* WHAT YOU SHOULD DO *
Hand back each line, unchanged, from the top down to the line where "two foam-sleeved handles." sits.

::::

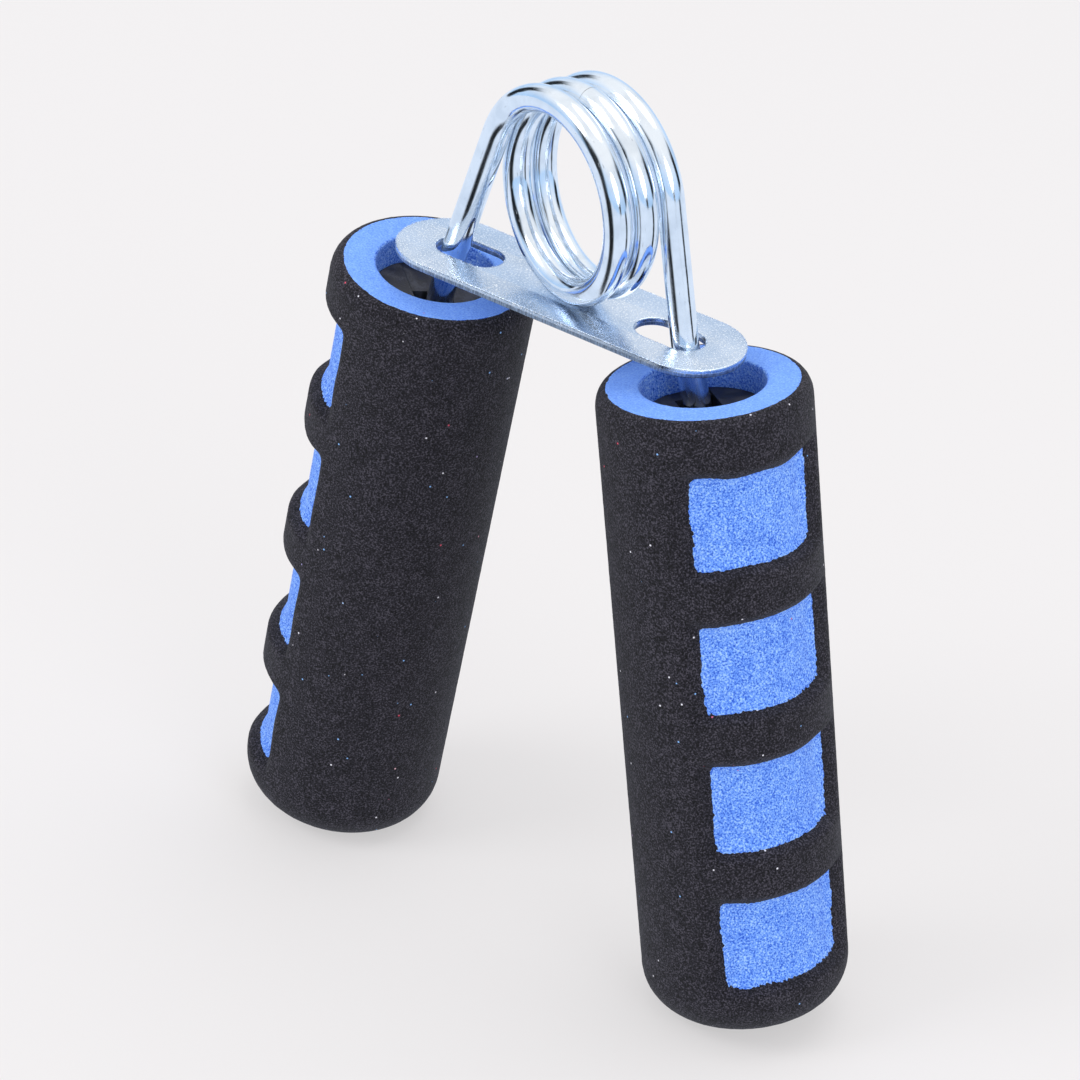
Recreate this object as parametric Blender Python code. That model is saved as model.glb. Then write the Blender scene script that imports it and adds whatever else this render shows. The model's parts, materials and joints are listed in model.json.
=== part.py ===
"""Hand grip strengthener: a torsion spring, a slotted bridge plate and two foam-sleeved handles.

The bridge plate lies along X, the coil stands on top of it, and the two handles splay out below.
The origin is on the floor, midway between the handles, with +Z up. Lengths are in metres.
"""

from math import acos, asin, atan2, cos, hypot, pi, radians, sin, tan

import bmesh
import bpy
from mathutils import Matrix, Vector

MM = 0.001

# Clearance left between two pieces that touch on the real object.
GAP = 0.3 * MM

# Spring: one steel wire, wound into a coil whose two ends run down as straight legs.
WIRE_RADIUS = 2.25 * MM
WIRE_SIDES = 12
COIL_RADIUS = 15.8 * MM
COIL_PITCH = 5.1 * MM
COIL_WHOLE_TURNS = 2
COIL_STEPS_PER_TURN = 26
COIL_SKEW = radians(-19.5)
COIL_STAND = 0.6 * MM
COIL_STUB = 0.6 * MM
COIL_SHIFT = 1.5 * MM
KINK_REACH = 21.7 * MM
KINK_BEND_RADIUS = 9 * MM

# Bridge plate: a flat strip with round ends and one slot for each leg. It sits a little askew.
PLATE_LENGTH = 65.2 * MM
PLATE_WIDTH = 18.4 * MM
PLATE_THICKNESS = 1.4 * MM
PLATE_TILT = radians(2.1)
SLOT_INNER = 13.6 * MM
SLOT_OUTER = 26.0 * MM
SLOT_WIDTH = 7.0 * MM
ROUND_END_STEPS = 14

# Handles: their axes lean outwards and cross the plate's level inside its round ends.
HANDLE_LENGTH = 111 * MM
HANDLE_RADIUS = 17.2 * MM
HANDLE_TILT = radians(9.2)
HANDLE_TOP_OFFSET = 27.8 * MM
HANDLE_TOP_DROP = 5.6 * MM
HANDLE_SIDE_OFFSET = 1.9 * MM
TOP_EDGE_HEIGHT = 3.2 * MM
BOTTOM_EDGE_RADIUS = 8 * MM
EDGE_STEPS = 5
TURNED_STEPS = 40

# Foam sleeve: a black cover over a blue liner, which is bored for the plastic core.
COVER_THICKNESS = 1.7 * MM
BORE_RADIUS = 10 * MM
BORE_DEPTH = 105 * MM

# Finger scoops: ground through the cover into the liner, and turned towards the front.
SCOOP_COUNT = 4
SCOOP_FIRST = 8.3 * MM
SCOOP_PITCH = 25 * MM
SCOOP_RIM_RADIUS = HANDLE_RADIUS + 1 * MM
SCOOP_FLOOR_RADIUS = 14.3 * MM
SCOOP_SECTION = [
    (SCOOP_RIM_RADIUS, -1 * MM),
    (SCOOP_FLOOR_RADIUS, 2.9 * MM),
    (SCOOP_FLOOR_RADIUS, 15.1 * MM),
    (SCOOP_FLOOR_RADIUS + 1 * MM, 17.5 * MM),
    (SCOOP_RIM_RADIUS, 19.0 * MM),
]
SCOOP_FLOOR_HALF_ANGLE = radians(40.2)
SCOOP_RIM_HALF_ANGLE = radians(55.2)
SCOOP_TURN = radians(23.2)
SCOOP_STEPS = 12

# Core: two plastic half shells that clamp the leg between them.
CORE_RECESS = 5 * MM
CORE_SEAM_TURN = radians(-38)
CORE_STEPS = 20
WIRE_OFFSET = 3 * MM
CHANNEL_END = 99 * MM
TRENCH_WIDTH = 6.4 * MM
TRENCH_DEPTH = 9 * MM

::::

* PROBLEM SOLUTION *
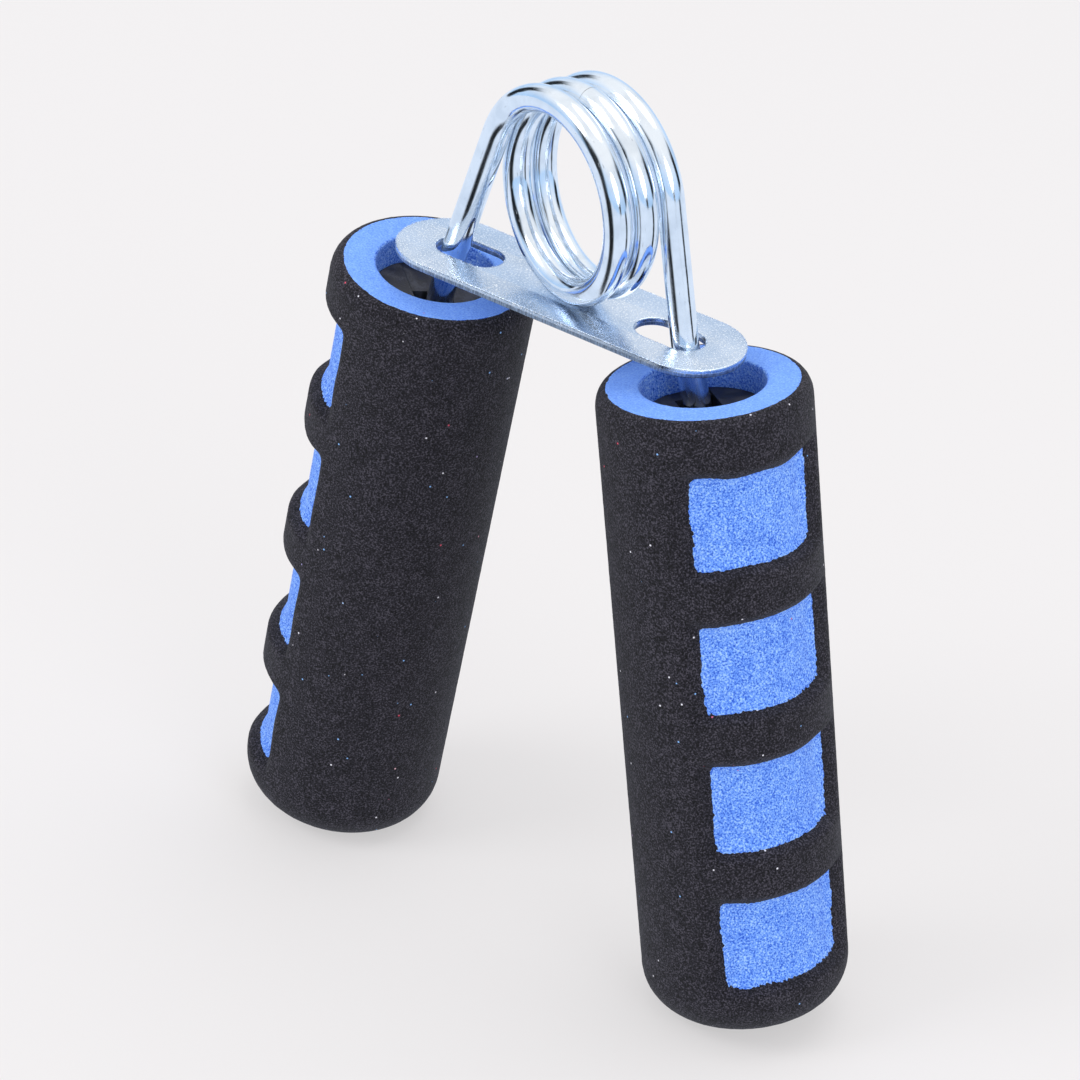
Recreate this object as parametric Blender Python code. That model is saved as model.glb. Then write the Blender scene script that imports it and adds whatever else this render shows. The model's parts, materials and joints are listed in model.json.
=== part.py ===
"""Hand grip strengthener: a torsion spring, a slotted bridge plate and two foam-sleeved handles.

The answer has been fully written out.